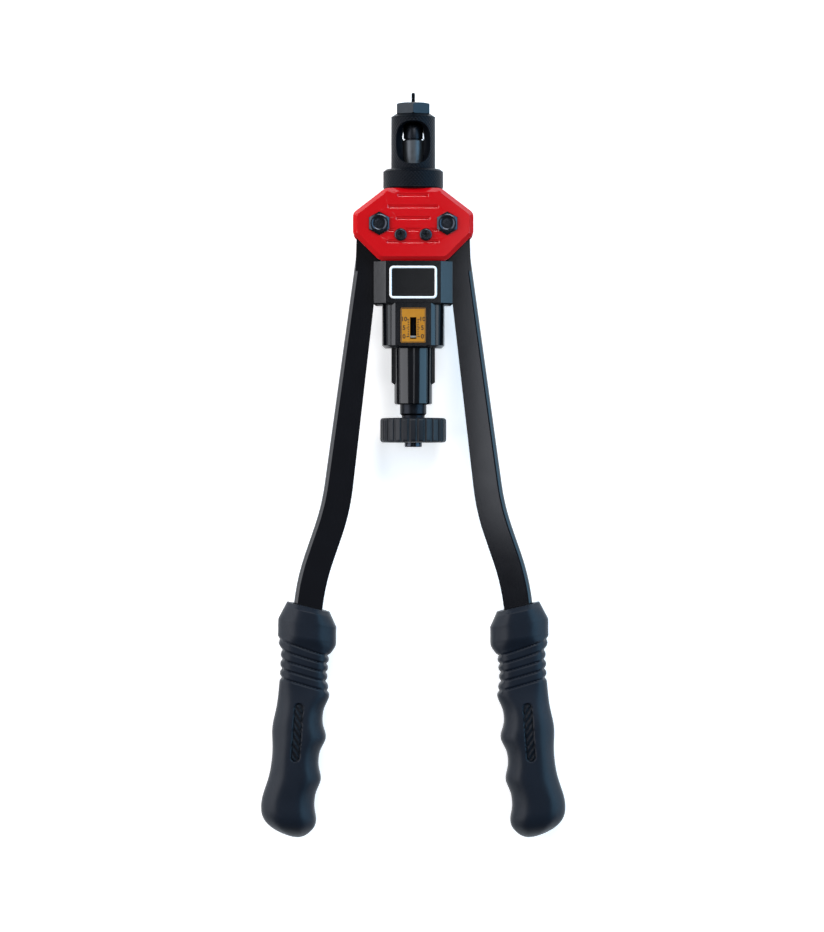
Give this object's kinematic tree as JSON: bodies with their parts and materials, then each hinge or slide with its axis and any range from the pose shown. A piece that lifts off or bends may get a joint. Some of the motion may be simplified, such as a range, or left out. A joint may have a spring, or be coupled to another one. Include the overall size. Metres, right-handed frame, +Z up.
{
  "type": "rivet nut hand tool",
  "caption": "Two-handed lever tool that sets blind rivet nuts: long handles open to push out a threaded mandrel and close to pull it back.",
  "frame": {"origin": "on the bench under the middle of the tool's length, below its own axis; the tool lies on its back", "axes": "+Y along the tool's axis towards the nose, +Z up out of the front cover, X across the two levers"},
  "size_m": [0.177, 0.4323, 0.0384],
  "materials": {
    "cover_red": "satin red enamel on a die cast cover",
    "screw_black": "black zinc plated steel",
    "bolt_black": "black zinc plated steel",
    "body_black": "gloss black enamel on cast steel",
    "name_plate_black": "printed film, blank",
    "scale_yellow": "anodised aluminium, yellow",
    "bronze": "sintered bronze",
    "nose_black": "black oxide on knurled steel",
    "anvil_steel": "hardened steel, black oxide",
    "forged_steel": "forged steel",
    "ground_steel": "ground steel",
    "pointer_white": "bright steel key",
    "bearing_steel": "bearing steel",
    "cage_brass": "brass",
    "spindle_steel": "black oxide on turned steel",
    "chuck_steel": "hardened steel",
    "mandrel_steel": "alloy steel",
    "knob_black": "black enamel on turned steel",
    "lever_black": "gloss black enamel on forged steel",
    "grip_rubber": "moulded rubber, fine grain"
  },
  "bodies": {
    "frame": {"front_cover": "cover_red", "rear_cover": "cover_red", "front_cover_screws": "screw_black", "rear_cover_screws": "screw_black", "pivot_bolts": "bolt_black", "pivot_nuts": "bolt_black", "body_casting": "body_black", "name_plate": "name_plate_black", "scale_plate": "scale_yellow", "tail_bush": "bronze"},
    "right_arm": {"right_lever": "lever_black", "right_pivot_bush": "bronze", "right_drive_pin": "ground_steel", "right_grip": "grip_rubber"},
    "left_arm": {"left_lever": "lever_black", "left_pivot_bush": "bronze", "left_drive_pin": "ground_steel", "left_grip": "grip_rubber"},
    "yoke": {"draw_yoke": "forged_steel", "draw_tube": "ground_steel", "stroke_pointer": "pointer_white", "thrust_race_upper": "bearing_steel"},
    "draw_spindle": {"spindle": "spindle_steel", "mandrel_chuck": "chuck_steel", "mandrel": "mandrel_steel", "knob": "knob_black", "knob_screw": "screw_black", "thrust_race_lower": "bearing_steel", "thrust_balls": "bearing_steel", "thrust_cage": "cage_brass"},
    "locknut": {"nose_locknut": "nose_black"},
    "nose": {"nose_sleeve": "nose_black", "nose_anvil": "anvil_steel"}
  },
  "joints": [
    {"name": "right_lever_swing", "type": "hinge", "parent": "frame", "child": "right_arm", "pos_m": [0.0196, 0.1393, 0.0192], "axis": [0, 0, 1], "range_deg": [0, 44]},
    {"name": "left_lever_swing", "type": "hinge", "parent": "frame", "child": "left_arm", "pos_m": [-0.0196, 0.1393, 0.0192], "axis": [0, 0, 1], "range_deg": [-44, 0]},
    {"name": "yoke_draw", "type": "slide", "parent": "frame", "child": "yoke", "axis": [0, 1, 0], "range_m": [0, 0.007]},
    {"name": "spindle_spin", "type": "hinge", "parent": "yoke", "child": "draw_spindle", "pos_m": [0, 0.1393, 0.0192], "axis": [0, 1, 0], "continuous": true},
    {"name": "nose_travel", "type": "slide", "parent": "frame", "child": "locknut", "axis": [0, 1, 0], "range_m": [0, 0.0045]},
    {"name": "nose_turn", "type": "hinge", "parent": "locknut", "child": "nose", "pos_m": [0, 0.1393, 0.0192], "axis": [0, 1, 0], "range_deg": [0, 1080]}
  ],
  "couplings": [
    {"joint": "left_lever_swing", "follows": "right_lever_swing", "ratio": -1},
    {"joint": "yoke_draw", "follows": "right_lever_swing", "m_per_rad": 0.00911},
    {"joint": "nose_turn", "follows": "nose_travel", "rad_per_m": 4188.4}
  ]
}
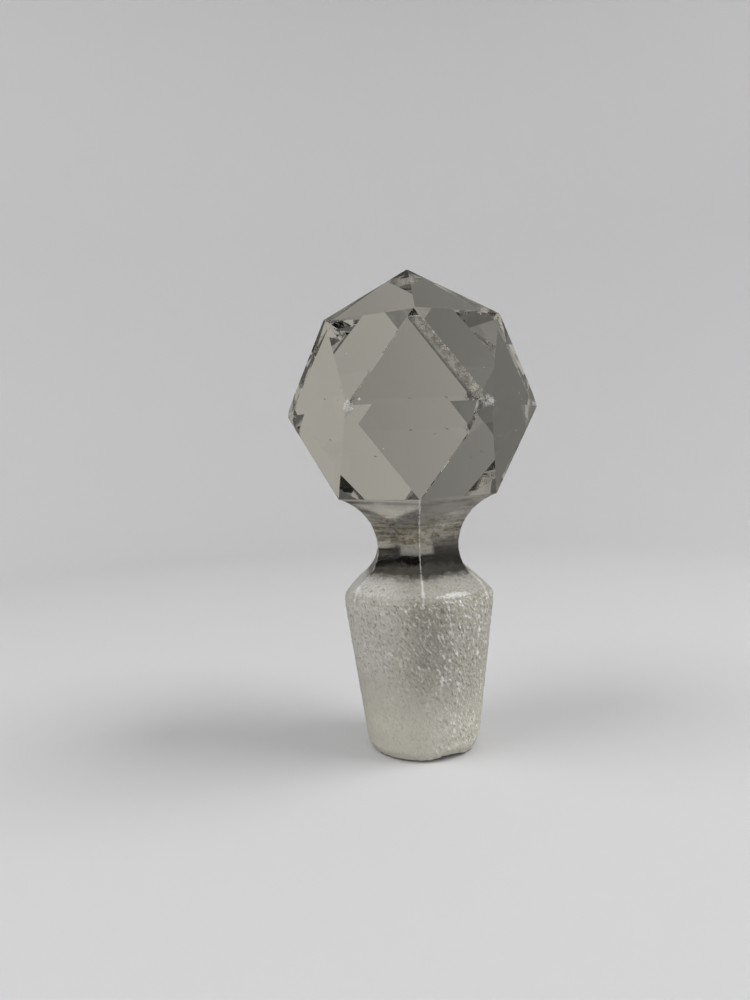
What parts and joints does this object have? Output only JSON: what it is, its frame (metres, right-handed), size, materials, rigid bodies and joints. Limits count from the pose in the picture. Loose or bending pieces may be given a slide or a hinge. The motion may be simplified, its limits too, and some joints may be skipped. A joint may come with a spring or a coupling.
{
  "type": "decanter stopper",
  "caption": "Clear cut crystal decanter stopper: a faceted, pointed ball on a fluted neck, with a flared shoulder and a ground taper plug.",
  "frame": {"origin": "centre of the plug's flat end, on the stopper's axis", "axes": "+Z along the axis from the plug to the ball's point, -Y towards a crest of the neck and an upright corner of the facets"},
  "size_m": [0.0378, 0.0328, 0.0721],
  "materials": {
    "polished_crystal": "polished, with sharp facet edges",
    "fluted_crystal": "polished over fine wheel marks",
    "satin_crystal": "satin",
    "ground_crystal": "coarse ground, matte"
  },
  "bodies": {
    "root": {"cut_ball": "polished_crystal", "fluted_neck": "fluted_crystal", "flared_shoulder": "satin_crystal", "ground_plug": "ground_crystal"}
  },
  "joints": []
}
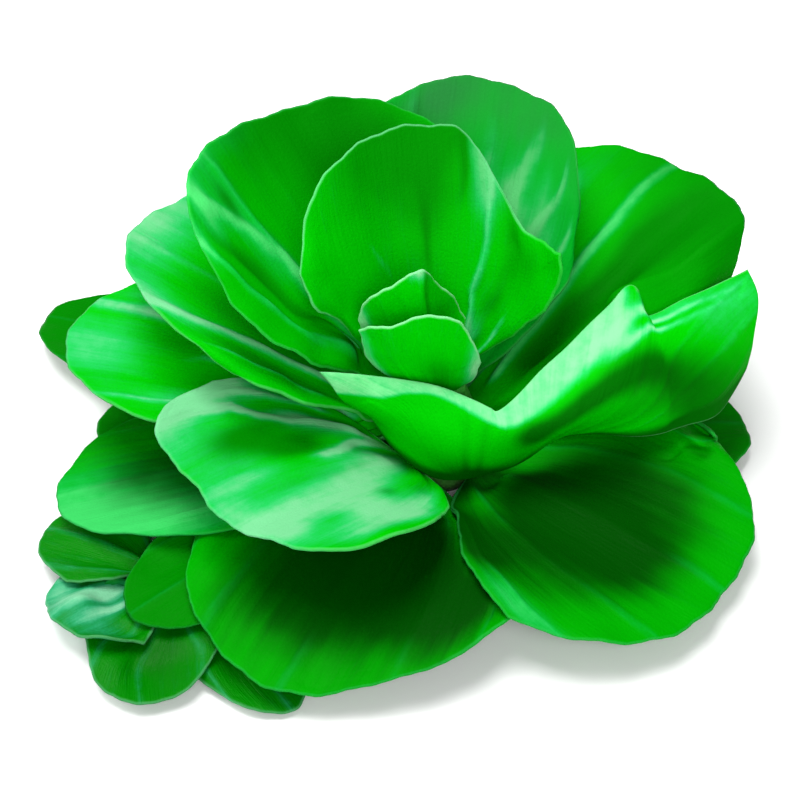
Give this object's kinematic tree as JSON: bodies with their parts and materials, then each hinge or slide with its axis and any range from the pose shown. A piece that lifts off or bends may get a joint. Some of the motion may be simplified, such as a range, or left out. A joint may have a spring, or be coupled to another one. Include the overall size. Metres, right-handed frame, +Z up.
{
  "type": "water lettuce",
  "caption": "Floating water plant: a rosette of broad, ribbed, velvety leaves round a short stem, with a young offset plant on a runner and spread roots.",
  "frame": {"origin": "middle of the flat underside of the main stem, on the surface that the plant rests on", "axes": "+X to the right and +Y away from the front as the picture shows the plant, +Z up through the heart of the rosette"},
  "size_m": [0.1804, 0.1641, 0.0748],
  "materials": {
    "leaf": "velvety green leaf with raised ribs and a thin pale margin",
    "young_leaf": "lighter green young leaf, finely ribbed",
    "shaded_leaf": "darker green old leaf",
    "offset_leaf": "green leaf of the young plant, slightly glossy",
    "stem": "pale green fleshy stem",
    "runner": "smooth green runner",
    "root": "soft brown roots with fine side roots"
  },
  "bodies": {
    "root": {"heart_leaf_front": "young_leaf", "heart_leaf_back": "young_leaf", "upright_leaf": "leaf", "back_left_leaf": "leaf", "back_leaf": "leaf", "back_right_leaf": "leaf", "upper_left_leaf": "leaf", "front_left_leaf": "leaf", "left_leaf": "leaf", "lower_right_leaf": "leaf", "lower_left_leaf": "leaf", "lower_front_leaf": "leaf", "outer_front_left_leaf": "shaded_leaf", "outer_left_leaf": "shaded_leaf", "outer_side_leaf": "shaded_leaf", "outer_right_leaf": "shaded_leaf", "outer_back_right_leaf": "shaded_leaf", "outer_back_leaf": "shaded_leaf", "outer_back_left_leaf": "shaded_leaf", "offset_leaf_left": "offset_leaf", "offset_leaf_front_left": "offset_leaf", "offset_leaf_front": "offset_leaf", "offset_leaf_front_right": "offset_leaf", "folded_leaf": "leaf", "stem": "stem", "offset_stem": "stem", "runner": "runner", "root_1": "root", "root_2": "root", "root_3": "root", "root_4": "root", "root_5": "root", "root_6": "root", "root_7": "root", "root_8": "root", "root_9": "root", "root_10": "root", "root_11": "root"}
  },
  "joints": []
}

━━━━━━━━━━━━━━━━━━━━

▶ **To do**: Check each line of the entries above, and show every one holding the word "handed".

▶ **Answer to the problem**:
Give this object's kinematic tree as JSON: bodies with their parts and materials, then each hinge or slide with its axis and any range from the pose shown. A piece that lifts off or bends may get a joint. Some of the motion may be simplified, such as a range, or left out. A joint may have a spring, or be coupled to another one. Include the overall size. Metres, right-handed frame, +Z up.
  "caption": "Two-handed lever tool that sets blind rivet nuts: long handles open to push out a threaded mandrel and close to pull it back.",
What parts and joints does this object have? Output only JSON: what it is, its frame (metres, right-handed), size, materials, rigid bodies and joints. Limits count from the pose in the picture. Loose or bending pieces may be given a slide or a hinge. The motion may be simplified, its limits too, and some joints may be skipped. A joint may come with a spring or a coupling.
Give this object's kinematic tree as JSON: bodies with their parts and materials, then each hinge or slide with its axis and any range from the pose shown. A piece that lifts off or bends may get a joint. Some of the motion may be simplified, such as a range, or left out. A joint may have a spring, or be coupled to another one. Include the overall size. Metres, right-handed frame, +Z up.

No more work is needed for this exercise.